Insights on Tech and Business From Code Conference 2017
Marc Andreessen is hopeful about the job-creating potential of self-driving vehicles and Steve Ballmer shares his greatest Microsoft regret.
Code Conference 2017 began May 30 and will run through June 1 at the Terranea Resort in Rancho Palos Verdes, Calif. Some of tech's most prominent figures are in attendance sharing their insights on what's happening today -- and what's next. We've summarized some of the interesting tidbits below and will update this page as more speakers take the stage.
Big-name VC says self-driving cars will lead to job boom
Marc Andreessen, one of Silicon Valley's most high-profile venture capitalists, said we shouldn't be concerned that self-driving vehicles will lead to a loss of jobs. Just the opposite, the co-founder of VC firm Andreessen Horowitz argued at Code Conference 2017.
He compared it to the rise of the automobile industry, which people at the time worried would put those who worked with horses and carriages out of work. It did, but the prevalence of cars led to a boom in manufacturing as well as paved roads and a boost to businesses such as hotels and restaurants.
“It’s a recurring panic," he said. "This happens every 25 or 50 years, people get all amped up about ‘machines are going to take all the jobs’ and it never happens.”
Not only could self-driving tech lead to fewer traffic deaths and a boost in productivity when people don't have to drive anymore, it could also cause a boom in exurbs, which go beyond suburbs.
Microsoft's former CEO's big regret
Steve Ballmer, the former CEO of Microsoft, said that he was too slow to recognize the need for the giant to get into hardware.
“I wish we’d built the capability to be a world-class hardware company, because one of the new expressions of software is essentially the hardware,” he said. Microsoft purchased phone maker Nokia under his leadership, which ended up a failure.
Meanwhile, Ballmer also discussed Jack Dorsey, CEO and co-founder of both Square and Twitter. Ballmer said Dorsey will eventually have to choose one company to lead.
“Being a CEO is a hard job, I can speak to that,” Ballmer said. “Being a CEO of two things, I can’t even imagine."
He also added that Microsoft didn't try to buy Twitter.
Netflix's CEO says net neutrality no longer a 'primary battle' for the company
The FCC recently voted to take the first steps to undo the Obama administration's net neutrality rules, which were designed to prevent internet service providers from favoring certain websites over others. While this poses a large threat to up-and-coming internet-based businesses, Netflix CEO Reed Hastings said fighting the rule changes is not a priority for his company.
“It’s not our primary battle at this point,” he said. “I think Trump’s FCC is going to unwind the rules no matter what anybody says."
He added, “We had to carry the water when we were growing up and we were small, and now other companies need to be on that leading edge.”
Meanwhile, he said Netflix and Facebook aren't competing for the same content.

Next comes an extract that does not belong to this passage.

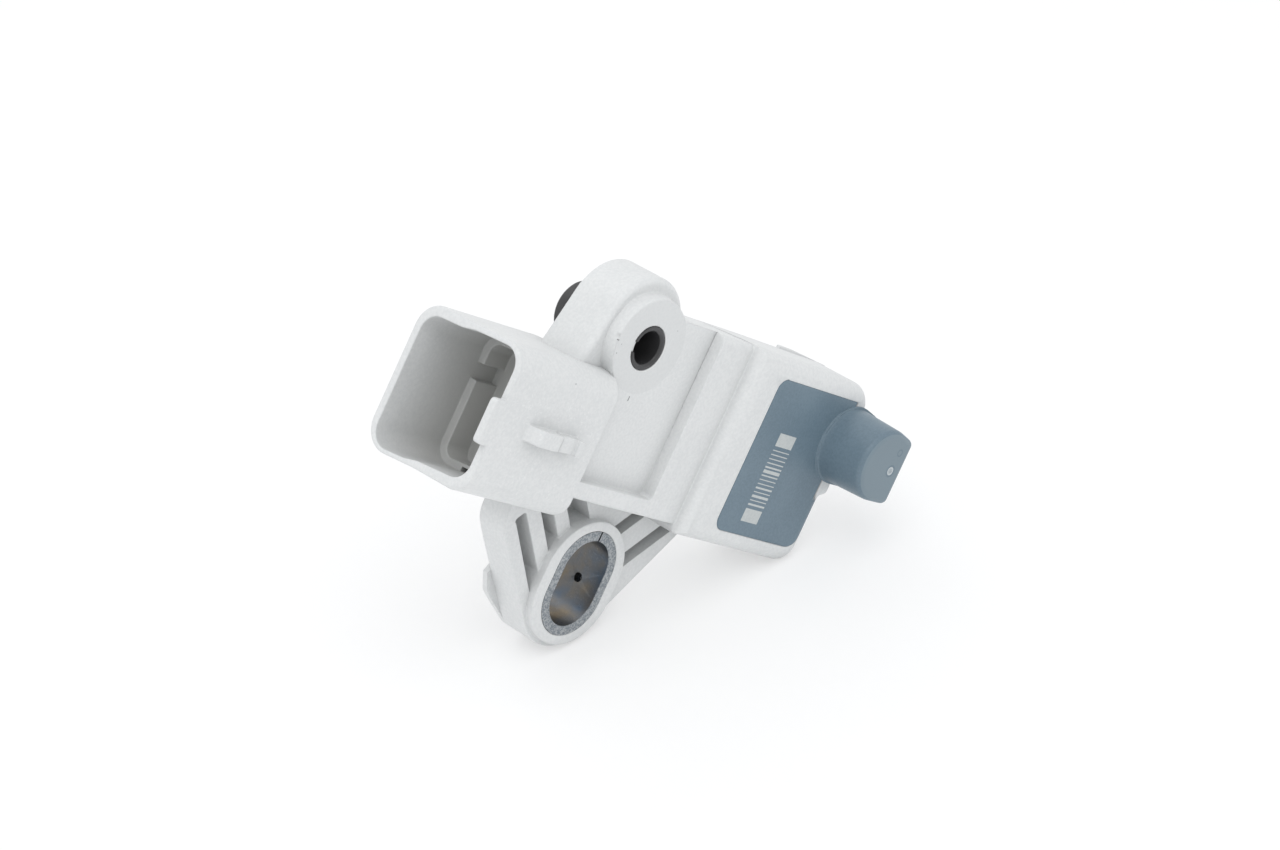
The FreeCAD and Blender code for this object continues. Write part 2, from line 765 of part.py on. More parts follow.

Hillary Clinton says Democrats need better content marketing
Former Secretary of State Hillary Clinton discussed the many reasons she believes she lost the presidential election to Donald Trump, including the media, fake news and Russian hacking. But another thing she pointed to was the failure of the Democratic party to convey its story to voters.
“We are not good historically at building institutions and we’ve got to get a lot better, and that includes content,” Clinton said. “We have a great story to tell. I found when I started the campaign that I had to say in practically every one of my speeches, ‘Barack Obama saved the economy and he doesn’t get the credit he deserves.’ I had to say that because people had been told differently.”

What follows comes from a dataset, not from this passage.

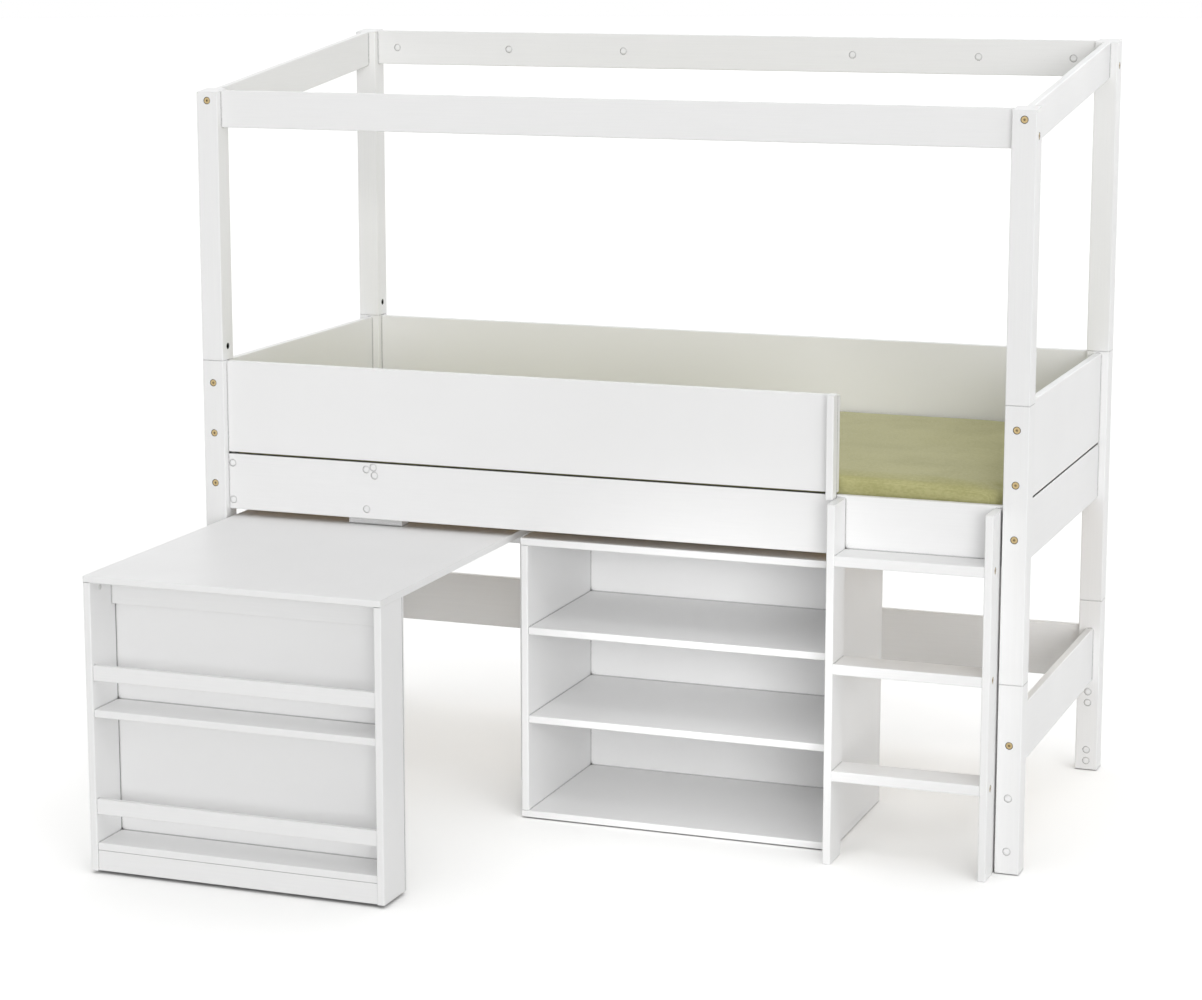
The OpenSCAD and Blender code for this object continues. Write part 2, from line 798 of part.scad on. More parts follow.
module bookcase_back() {
  color(white) in_bed()
    translate([bookcase_left + bookcase_t, bookcase_y + bookcase_d - bookcase_back_t,
               glide_h + bookcase_t])
      cube([bookcase_inner_w, bookcase_back_t, bookcase_side_h]);
}

module bookcase_shelves() {
  color(white) in_bed() for (z = shelf_zs)
    translate([bookcase_left + bookcase_t + shelf_side_gap, bookcase_y + shelf_recess, z])
      board_x([bookcase_inner_w - 2 * shelf_side_gap, shelf_d, bookcase_t]);
}

module shelf_pins() {
  color(steel) in_bed() pin_places() translate([-pin_l / 2, 0, 0]) rod_x(pin_r, pin_l);
}

// ---- fixings ----

module frame_bolts() {
  color(brass) in_bed() {
    for (side = SIDES, row = ROWS) at_post(side, row) {
      for (z = concat([low_mid], post_bolt_zs, [end_bolt_z(row)]))
        translate([post / 2, 0, z]) bolt();
      translate([0, post / 2, long_bolt_z(row)]) turned() bolt();
    }
    for (side = SIDES) {
      tread_bolt_places(side) bolt(through = stile_t);
      stile_bolt_places(side) bolt(stile_bolt_in, board_t);
    }
  }
}

// Every place of a barrel nut, from the end of its board
module nut_places() {
  for (side = SIDES, row = ROWS)
    end_bolt_places(side, row, concat([low_mid], post_bolt_zs, [end_bolt_z(row)]))
      children();
  for (row = ROWS) long_bolt_places(row) children();
}

module nuts_and_studs() {
  color(steel) in_bed() {
    nut_places() nut();
    for (side = SIDES, row = ROWS, z = [leg_h, joint_z])
      at_post(side, row) translate([post / 2, post / 2, z - stud_l / 2])
        cylinder(h = stud_l, r = stud_r);
  }
}

module dowels() {
  color(pine) in_bed() for (side = SIDES, row = ROWS) at_post(side, row)
    for (z = concat(row == BACK ? leg_dowel_zs : [],
                    side == RIGHT && row == FRONT ? dowel_zs(rail_z, rail_h) : post_dowel_zs))
      translate([post - dowel_l / 2, post / 2, z]) rod_x(dowel_r, dowel_l);
}

module cover_caps() {
  color(white) in_bed() {
    nut_places() nut_cap();
    back_canopy_cap_places() cap();
    front_rail_cap_places() cap();
    for (side = SIDES, row = ROWS) leg_cap_places(side, row) cap();
  }
}

module floor_glides() {
  color(rubber) in_bed() {
    for (side = SIDES, row = ROWS)
      at_post(side, row) translate([post / 2, post / 2, 0]) cylinder(h = glide_h, r = glide_r);
    for (x = [bookcase_left + 2 * glide_r, bookcase_right - 2 * glide_r],
         y = [bookcase_y + 2 * glide_r, bookcase_y + bookcase_d - 2 * glide_r])
      translate([x, y, 0]) cylinder(h = glide_h, r = glide_r);
  }
}

// ---- desk ----

module desk_top() {
  color(white) in_bed() translate([desk_left, desk_y, desk_top_z])
    board_x([desk_w, desk_d, desk_top_t]);
}

module stop_block() {
  color(white) in_bed()
    translate([desk_mid + stop_shift - stop_w / 2, stop_y, desk_top_z + desk_top_t])
      board_x([stop_w, stop_d, stop_h], fine_r);
}

module desk_side(side) {
  x = side == LEFT ? desk_left : desk_left + desk_w - desk_t;
  color(white) in_bed() translate([x, desk_y, desk_lift]) board_z([desk_t, rack_d, rack_h]);
}

module desk_back() {
  color(white) in_bed() translate([desk_left, desk_y + rack_d, desk_lift])
    cube([desk_w, rack_back_t, rack_h]);
}

// The rail under the worktop's front, and the one between the rear legs
module desk_rails() {
  color(white) in_bed() {
    translate([desk_left + desk_t, desk_y + rack_d - desk_t, desk_top_z - top_rail_h])
      board_x([rack_inner_w, desk_t, top_rail_h], fine_r);
    translate([desk_left + rear_leg_w, rear_y - desk_t, desk_top_z - cross_rail_h])
      board_x([desk_w - 2 * rear_leg_w, desk_t, cross_rail_h], fine_r);
  }
}

module desk_shelves() {
  color(white) in_bed() for (z = rack_shelf_zs)
    translate([desk_left + desk_t, desk_y + rack_recess, z])
      board_x([rack_inner_w, rack_d - rack_recess, desk_t]);
}

module desk_bars() {
  color(white) in_bed() for (z = rack_shelf_zs)
    translate([desk_left + desk_t, desk_y + rack_recess, z + desk_t + bar_rise])
      board_x([rack_inner_w, bar_t, bar_h]);
}

module desk_plinth() {
  color(white) in_bed() translate([desk_left + desk_t, desk_y + rack_recess, desk_lift])
    board_x([rack_inner_w, desk_t, castor_h - desk_lift], fine_r);
}

module desk_rear_legs() {
  color(white) in_bed() for (x = [desk_left, desk_left + desk_w - rear_leg_w])
    translate([x, rear_y - rear_leg_d, castor_h])
      board_z([rear_leg_w, rear_leg_d, desk_top_z - castor_h]);
}

// ---- castors ----

axle_over = 1; // how far an axle's riveted ends stand out from the cheeks
cheek_w = 22;
rivet_over = 1.5; // how much wider those ends are than the axle
rivet_r = axle_r + rivet_over;

module castor_fork() {
  difference() {
    union() {
      translate([-fork_w / 2, -plate_l / 2, castor_h - fork_t])
        cube([fork_w, plate_l, fork_t]);
      for (x = [-fork_w / 2, fork_w / 2 - fork_t]) {
        translate([x, -cheek_w / 2, wheel_r])
          cube([fork_t, cheek_w, castor_h - fork_t - wheel_r]);
        translate([x, 0, wheel_r]) rod_x(cheek_w / 2, fork_t);
      }
    }
    translate([-fork_w, 0, wheel_r]) rod_x(axle_r, 2 * fork_w);
  }
  translate([-fork_w / 2, 0, wheel_r]) rod_x(axle_r, fork_w);
  for (x = [-fork_w / 2 - axle_over, fork_w / 2])
    translate([x, 0, wheel_r]) rod_x(rivet_r, axle_over);
}

module castor_forks() {
  color(steel) in_bed() for (side = SIDES, row = ROWS)
    translate(concat(castor_at(side, row), [0])) castor_fork();
}

module wheel(side, row) {
  color(rubber) in_bed() translate(concat(castor_at(side, row), [wheel_r]))
    rotate([0, 90, 0]) rotate_extrude($fn = 96)
      translate([axle_r + axle_fit, -wheel_w / 2])
        rounded([wheel_r - axle_r - axle_fit, wheel_w], fine_r);
}

leg(LEFT, FRONT);  // leg_front_left
leg(RIGHT, FRONT);  // leg_front_right
leg(LEFT, BACK);  // leg_back_left
leg(RIGHT, BACK);  // leg_back_right
mid_post(LEFT, FRONT);  // post_front_left
mid_post(RIGHT, FRONT);  // post_front_right
mid_post(LEFT, BACK);  // post_back_left
mid_post(RIGHT, BACK);  // post_back_right
canopy_post(LEFT, FRONT);  // canopy_post_front_left
canopy_post(RIGHT, FRONT);  // canopy_post_front_right
canopy_post(LEFT, BACK);  // canopy_post_back_left
canopy_post(RIGHT, BACK);  // canopy_post_back_right
long_canopy_rail(FRONT);  // canopy_rail_front
long_canopy_rail(BACK);  // canopy_rail_back
end_canopy_rail(LEFT);  // canopy_rail_left
end_canopy_rail(RIGHT);  // canopy_rail_right
end_panel(LEFT);  // end_panel_left
end_panel(RIGHT);  // end_panel_right
end_rail(LEFT);  // end_rail_left
end_rail(RIGHT);  // end_rail_right
guard_board();
front_rail();
guard_batten();
back_panel();
back_rail();
low_rail_back();
low_end_rails();
slat_ledgers();
slats();
mattress();
stile(LEFT);  // ladder_stile_left
stile(RIGHT);  // ladder_stile_right
ladder_treads();
bookcase_panel(bookcase_top_z - bookcase_t);  // bookcase_top
bookcase_panel(glide_h);  // bookcase_bottom
bookcase_side(LEFT);  // bookcase_side_left
bookcase_side(RIGHT);  // bookcase_side_right
bookcase_back();
bookcase_shelves();
shelf_pins();
frame_bolts();
nuts_and_studs();
dowels();
cover_caps();
floor_glides();
desk_top();
stop_block();
desk_side(LEFT);  // desk_side_left
desk_side(RIGHT);  // desk_side_right
desk_back();
desk_shelves();
desk_bars();
desk_plinth();
desk_rails();
desk_rear_legs();
castor_forks();
wheel(LEFT, FRONT);  // wheel_front_left
wheel(RIGHT, FRONT);  // wheel_front_right
wheel(LEFT, BACK);  // wheel_rear_left
wheel(RIGHT, BACK);  // wheel_rear_right
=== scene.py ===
"""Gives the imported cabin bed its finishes: sprayed white lacquer on boards and posts, planed
pine slats, yellow-plated bolts, zinc-plated and black-oxide steel, moulded caps and covers, a
cotton-covered mattress, and a pale studio with the camera at the photograph's viewing angle."""

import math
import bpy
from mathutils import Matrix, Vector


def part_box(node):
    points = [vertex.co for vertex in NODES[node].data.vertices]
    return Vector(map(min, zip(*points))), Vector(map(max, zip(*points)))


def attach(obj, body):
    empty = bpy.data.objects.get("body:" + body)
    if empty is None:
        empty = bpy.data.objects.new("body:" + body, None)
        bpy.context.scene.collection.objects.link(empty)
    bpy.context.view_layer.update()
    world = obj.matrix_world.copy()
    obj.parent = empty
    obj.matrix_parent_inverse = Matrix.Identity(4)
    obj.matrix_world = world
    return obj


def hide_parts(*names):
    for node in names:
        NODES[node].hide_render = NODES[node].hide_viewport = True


bl_info = {
    "name": "Cabin bed finishes",
    "version": (1, 0, 0),
    "blender": (4, 5, 0),
    "location": "3D View > Sidebar > Cabin bed",
    "description": "Finishes, mattress, lights and camera for the packed cabin bed",
    "category": "Object",
}

import bmesh
import bpy
from bpy.props import FloatProperty, FloatVectorProperty, IntProperty, PointerProperty
from mathutils import Euler, Matrix, Vector, noise

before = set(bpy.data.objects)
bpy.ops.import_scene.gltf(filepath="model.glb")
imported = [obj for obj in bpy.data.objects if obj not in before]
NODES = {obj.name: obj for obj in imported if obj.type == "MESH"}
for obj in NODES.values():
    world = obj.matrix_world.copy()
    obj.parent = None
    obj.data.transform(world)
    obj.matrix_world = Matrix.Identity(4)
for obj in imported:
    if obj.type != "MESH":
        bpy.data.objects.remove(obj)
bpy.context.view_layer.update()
MM = 0.001

# Which way each lacquered solid-wood piece was cut from its plank
GRAIN_UP = [
    "leg_front_left", "leg_front_right", "leg_back_left", "leg_back_right",
    "post_front_left", "post_front_right", "post_back_left", "post_back_right",
    "canopy_post_front_left", "canopy_post_front_right",
    "canopy_post_back_left", "canopy_post_back_right",
    "guard_batten", "desk_rear_legs",
]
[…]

Interesting insights from a prominent VC's annual report
Every year, Kleiner Perkins Caufield & Byers partner Mary Meeker presents a report on the state of the internet. Here are some highlights from this year’s findings:
Nearly one in five businesses are worried about being locked in with a cloud provider, up from 7 percent in 2012.
People are picky about which companies they're willing to share health data with. A 2016 survey revealed they're more open to sharing with Google, Microsoft, Samsung and Apple than Amazon, Facebook and IBM.
The day when we will be able to talk with our machines is fast approaching. Meeker's report revealed that Google can understand human language with 95 percent accuracy.